Any number of prospective PMs could tell you that all it takes is one mistake, properly exploited by your enemy, to cost you an election. William Lyon MacKenzie King’s famous “five-cent piece” remark. Stockwell Day’s awesome wetsuit and jet ski photo op. Scott Reid in 2006 claiming that the Conservative tax rebate would be spent by Canadians on “beer and popcorn.” Look them up. They’re all amusing, and there are many more just like them.
Only time will tell if Iggy can make the most of this golden opportunity. He really needs to, because if he allows the Liberals to drift to another Opposition standing, he’s out. Do or die, Michael. Back against the wall. Come out swinging, or don’t bother coming out at all.
Didn’t you learn anything from your time in the States? Come on, they are the masters of dirty pool politics!

Everything is skin deep

For anyone who has studied any psychology at all, it will come as no surprise to hear that humans are tragically simple creatures. I say tragically because we believe ourselves to be rational, logical, intelligent, and sensible. We think our decisions are based on sound judgment and reasoned conclusions. We are, of course, very wrong.
A couple of Princeton dudes have helped to display just how deep our stupidity goes. I suspect that was not the intent of their research, but that’s what’s resulted. Basically they have shown that we give our trust to people based almost entirely on what they look like. In the first quarter-second that we see someone, we determine whether they are trustworthy and competent, or kind of dodgy and a bumbler. This snap judgment persists in the face of almost any evidence to the contrary.

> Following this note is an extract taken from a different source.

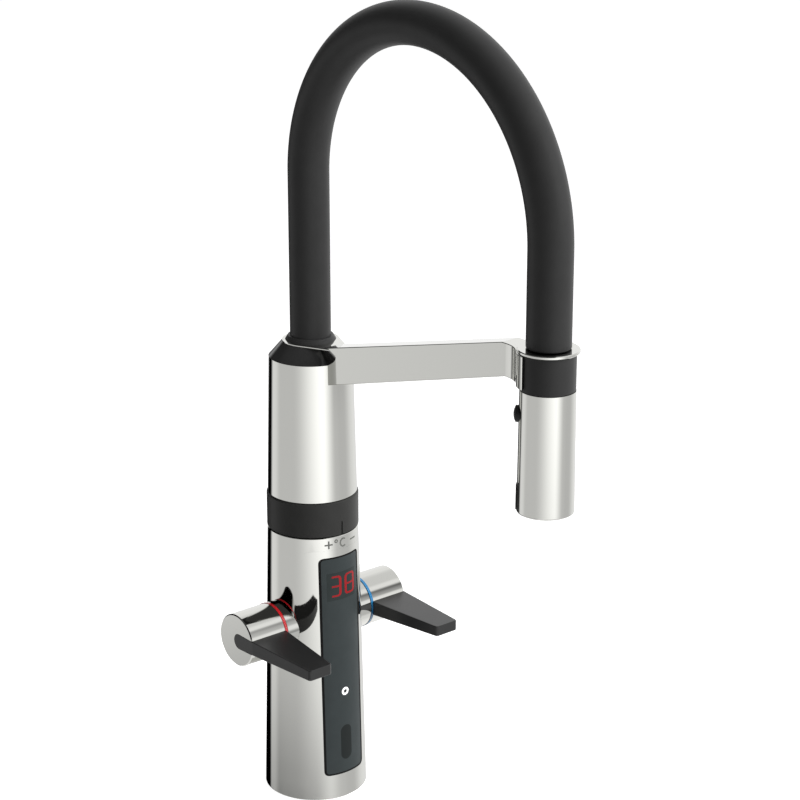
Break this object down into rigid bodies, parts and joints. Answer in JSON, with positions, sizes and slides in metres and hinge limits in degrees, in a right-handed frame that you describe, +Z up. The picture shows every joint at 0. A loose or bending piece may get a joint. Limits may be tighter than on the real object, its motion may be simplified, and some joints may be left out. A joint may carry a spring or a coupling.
{
  "type": "kitchen mixer tap",
  "caption": "Tall kitchen mixer tap: tapering column with side levers, temperature ring and digit panel, and a hose arch to a pull-out spray held by a rigid arm.",
  "frame": {"origin": "centre of the column's foot on the deck, on the axis of the fixing stud's hole", "axes": "+Z up along the column, -Y forward along the arm to the spray, -X to the hot side and +X to the cold side"},
  "size_m": [0.1166, 0.2449, 0.4883],
  "materials": {
    "chrome": "polished chrome plating on brass",
    "black_gloss": "gloss black moulding",
    "ring_coat": "semi-gloss black moulding",
    "lever_coat": "satin black coat on zinc",
    "collar_plastic": "semi-gloss black moulding",
    "hose_rubber": "satin black hose cover",
    "inner_hose": "smooth hose",
    "seal_rubber": "moulded seal rubber",
    "nub_rubber": "soft silicone",
    "grip_rubber": "satin rubber",
    "button_rubber": "satin rubber",
    "panel_plastic": "smoked gloss panel",
    "sensor_lens": "dark infrared window",
    "indicator_lens": "pale light pipe",
    "display": "numeral display",
    "inner_plastic": "moulded nylon",
    "bush_plastic": "acetal bush",
    "circuit_board": "circuit board",
    "brass": "machined brass",
    "steel": "stainless steel",
    "magnet": "nickel-plated magnet",
    "ceramic": "lapped ceramic disc",
    "hot_ring": "red ring",
    "cold_ring": "blue ring"
  },
  "bodies": {
    "column": {"base_seal": "seal_rubber", "lower_body": "chrome", "core_body": "brass", "control_panel": "panel_plastic", "sensor_window": "sensor_lens", "indicator_lens": "indicator_lens", "display_module": "display", "sensor_module": "inner_plastic", "control_board": "circuit_board", "thermostat_cartridge": "inner_plastic", "thermostat_bonnet": "brass", "spout_spigot": "brass", "spigot_screws": "steel", "spigot_retaining_ring": "steel", "hot_hub": "chrome", "hot_headwork": "brass", "hot_fixed_disc": "ceramic", "cold_hub": "chrome", "cold_headwork": "brass", "cold_fixed_disc": "ceramic"},
    "temperature_control": {"temperature_ring": "ring_coat", "ring_driver": "inner_plastic", "thermostat_spindle": "brass"},
    "spout": {"spout_sleeve": "chrome", "support_arm": "chrome", "cone_shroud": "black_gloss", "lower_swivel_bush": "bush_plastic", "upper_swivel_bush": "bush_plastic", "hose_nipple": "brass", "nipple_o_rings": "seal_rubber", "hose_collar": "black_gloss", "hose_cover": "hose_rubber", "inner_hose": "inner_hose", "hose_ferrule": "brass", "dock_magnet": "magnet"},
    "spray_dock": {"spray_flange": "chrome", "spray_collar": "collar_plastic", "swivel_stem": "brass", "dock_plate": "steel"},
    "spray_head": {"spray_body": "chrome", "spray_core": "inner_plastic", "nozzle_plate": "collar_plastic", "nozzle_nubs": "nub_rubber", "aerator": "collar_plastic", "grip_strip": "grip_rubber"},
    "spray_trigger": {"spray_button": "button_rubber", "button_plunger": "steel"},
    "hot_handle": {"hot_knob": "chrome", "hot_lever": "lever_coat", "hot_colour_ring": "hot_ring", "hot_spindle": "brass", "hot_moving_disc": "ceramic", "hot_grub_screw": "steel"},
    "cold_handle": {"cold_knob": "chrome", "cold_lever": "lever_coat", "cold_colour_ring": "cold_ring", "cold_spindle": "brass", "cold_moving_disc": "ceramic", "cold_grub_screw": "steel"}
  },
  "joints": [
    {"name": "spout_swivel", "type": "hinge", "parent": "column", "child": "spout", "pos_m": [0, 0, 0.23], "axis": [0, 0, 1], "range_deg": [-60, 60]},
    {"name": "temperature_turn", "type": "hinge", "parent": "column", "child": "temperature_control", "pos_m": [0, 0, 0.179], "axis": [0, 0, 1], "range_deg": [-30, 30]},
    {"name": "hot_lever_turn", "type": "hinge", "parent": "column", "child": "hot_handle", "pos_m": [-0.045, 0, 0.109], "axis": [-1, 0, 0], "range_deg": [0, 90]},
    {"name": "cold_lever_turn", "type": "hinge", "parent": "column", "child": "cold_handle", "pos_m": [0.045, 0, 0.109], "axis": [-1, 0, 0], "range_deg": [0, 90]},
    {"name": "spray_undock", "type": "slide", "parent": "spout", "child": "spray_dock", "axis": [0, -1, 0], "range_m": [0, 0.04]},
    {"name": "spray_turn", "type": "hinge", "parent": "spray_dock", "child": "spray_head", "pos_m": [0, -0.1975, 0.27], "axis": [0, 0, 1], "continuous": true},
    {"name": "spray_button_press", "type": "slide", "parent": "spray_head", "child": "spray_trigger", "axis": [0.682, -0.7314, 0], "range_m": [0, 0.0015], "stiffness_N_per_m": 500}
  ]
}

Among the many experiments they used, one utilized a pair of photographs of two French electoral candidates. The first was the winner, and the second the runner-up. These pictures were presented to a group of children aged 5 to 13 who had been primed to select the captain for their sailing ship as part of a game. With no information beyond the physical appearance of the two candidates, almost 80% of the kids picked the election winner to be the boss of their pretend ship. That is, what they call in the biz, “statistical significant date.” Seriously.
If you think “ah, kids are stupid, what do they know?” you should be aware that the scientists performed similar experiments with adults, including a sample group with PhDs in, of all things, psychology! One would think if they were any way to avoid this instinctive reaction that places appearance above everything, educated experts trained in the nuances of human behaviour would be able to do it, and yet they couldn’t (or wouldn’t).
Party platforms, campaign promises, comprehensive plans to save the world... these things mean nothing to us. Ultimately, we silly humans decide which hairless ape looks the most trustworthy in a handful of milliseconds, and that’s who we refuse to vote off the island, no matter what. Terrifying, to think that all of democracy is based on the idea that we, the people, know best how we are to be governed, when all we really know is who has the stronger chin.
Perhaps you wear rose-coloured glasses, though, or are a big believer in psychic phenomenon. If that’s the case, then our instant-judgment ability is just a telepathic short-cut that gets to the root of competence and quality without all that pesky “getting to know you” garbage. Snapshot. You suck. Snapshot. You’re awesome. Handy as that ability might be, I just can’t buy it, and neither can anyone else who’s ever dated, worked with, or voted for a charismatic moron.